Repurposing Commercial Hydrolytic and Oxidative Enzymes toward Synergistic PLA Depolymerization

The enzymatic depolymerization of polylactic acid (PLA) under mild conditions remains a major challenge in sustainable plastic recycling. Here, we report a synergistic system combining Tritirachium album proteinase K (PrK) with two commercial biocatalysts, Candida rugosa lipase (Lip) and Glycine max lipoxygenase (LOX I-B), that enhances PLA degradation far beyond individual enzyme performance. PrK alone hydrolyzed amorphous solvent-cast PLA (VPLA) and postconsumer PLA (PCPLA) with moderate efficiency, but the addition of Lip led to a 5.7-fold increase in lactic acid (LA) release on VPLA and a 2.7-fold increase on PCPLA, achieving similar to 60% conversion within 72 h. Similarly, LOX I-B, while catalytically inactive on its own, boosted PrK-mediated VPLA hydrolysis up to 2.5-fold, dependent on molecular oxygen, and yielded pyruvate as a trace oxidative product.
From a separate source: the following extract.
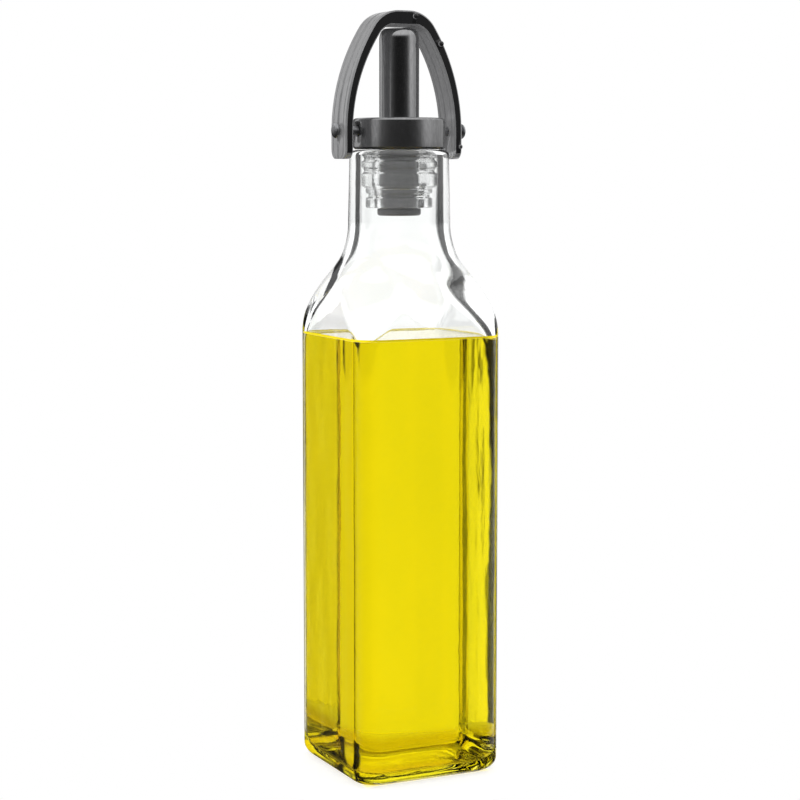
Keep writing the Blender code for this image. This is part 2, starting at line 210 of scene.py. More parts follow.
def arc_points(centre, radius, first, last, count):
    """Points (x, z) of an arc between two directions in degrees."""
    found = []
    for turn in steps(math.radians(first), math.radians(last), count):
        found.append((centre[0] + radius * math.cos(turn), centre[1] + radius * math.sin(turn)))
    return found


def round_corners(profile, radius, count=3):
    """The closed (x, z) profile with each corner replaced by a small arc-like curve."""
    longest_cut = 0.45
    found = []
    for i, (x, z) in enumerate(profile):
        before = profile[i - 1]
        after = profile[(i + 1) % len(profile)]
        reach_in = math.hypot(before[0] - x, before[1] - z)
        reach_out = math.hypot(after[0] - x, after[1] - z)
        cut = min(radius, longest_cut * reach_in, longest_cut * reach_out)
        start = (x + (before[0] - x) * cut / reach_in, z + (before[1] - z) * cut / reach_in)
        end = (x + (after[0] - x) * cut / reach_out, z + (after[1] - z) * cut / reach_out)
        for t in steps(0, 1, count):
            a, b, c = (1 - t) ** 2, 2 * t * (1 - t), t * t
            found.append((a * start[0] + b * x + c * end[0], a * start[1] + b * z + c * end[1]))
    return found


def skin_rings(mesh, rings, slots=None):
    """Faces between each ring of vertices and the next, with a material slot for each band."""
    for band, (lower, upper) in enumerate(zip(rings, rings[1:])):
        for i, corner in enumerate(lower):
            j = (i + 1) % len(lower)
            face = mesh.faces.new((corner, lower[j], upper[j], upper[i]))
            if slots:
                face.material_index = slots[band]


def fan(mesh, ring, centre, slot=0):
    """Close a ring with triangles that meet at one point."""
    tip = mesh.verts.new(centre)
    for i, corner in enumerate(ring):
        face = mesh.faces.new((corner, ring[(i + 1) % len(ring)], tip))
        face.material_index = slot


def new_piece(name, mesh, materials, crease=40):
    """An object from a bmesh: outward faces, smooth except at edges sharper than crease degrees."""
    bmesh.ops.recalc_face_normals(mesh, faces=mesh.faces)
    data = bpy.data.meshes.new(name)
    mesh.to_mesh(data)
    mesh.free()
    data.shade_smooth()
    data.set_sharp_from_angle(angle=math.radians(crease))
    made = bpy.data.objects.new(name, data)
    bpy.context.scene.collection.objects.link(made)
    for material in materials:
        data.materials.append(material)
    return made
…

Mechanistic investigations revealed that both Lip and LOX I-B promote PrK binding to PLA surfaces, enhancing productive interactions with the polymer. Additionally, Lip hydrolyzed soluble oligo-lactide (O-LA) intermediates generated by PrK, contributing to monomer release. High-resolution mass spectrometry and FTIR spectroscopy confirmed substrate-dependent synergy, surface modifications, and the progressive removal of O-LA species. The study demonstrates that enzymatic cocatalysis using trace amounts of auxiliary hydrolases or redox enzymes can significantly accelerate PLA depolymerization. These findings establish a mechanistic framework for multienzyme systems in polyester biodegradation and offer a promising biocatalytic strategy for scalable PLA recycling.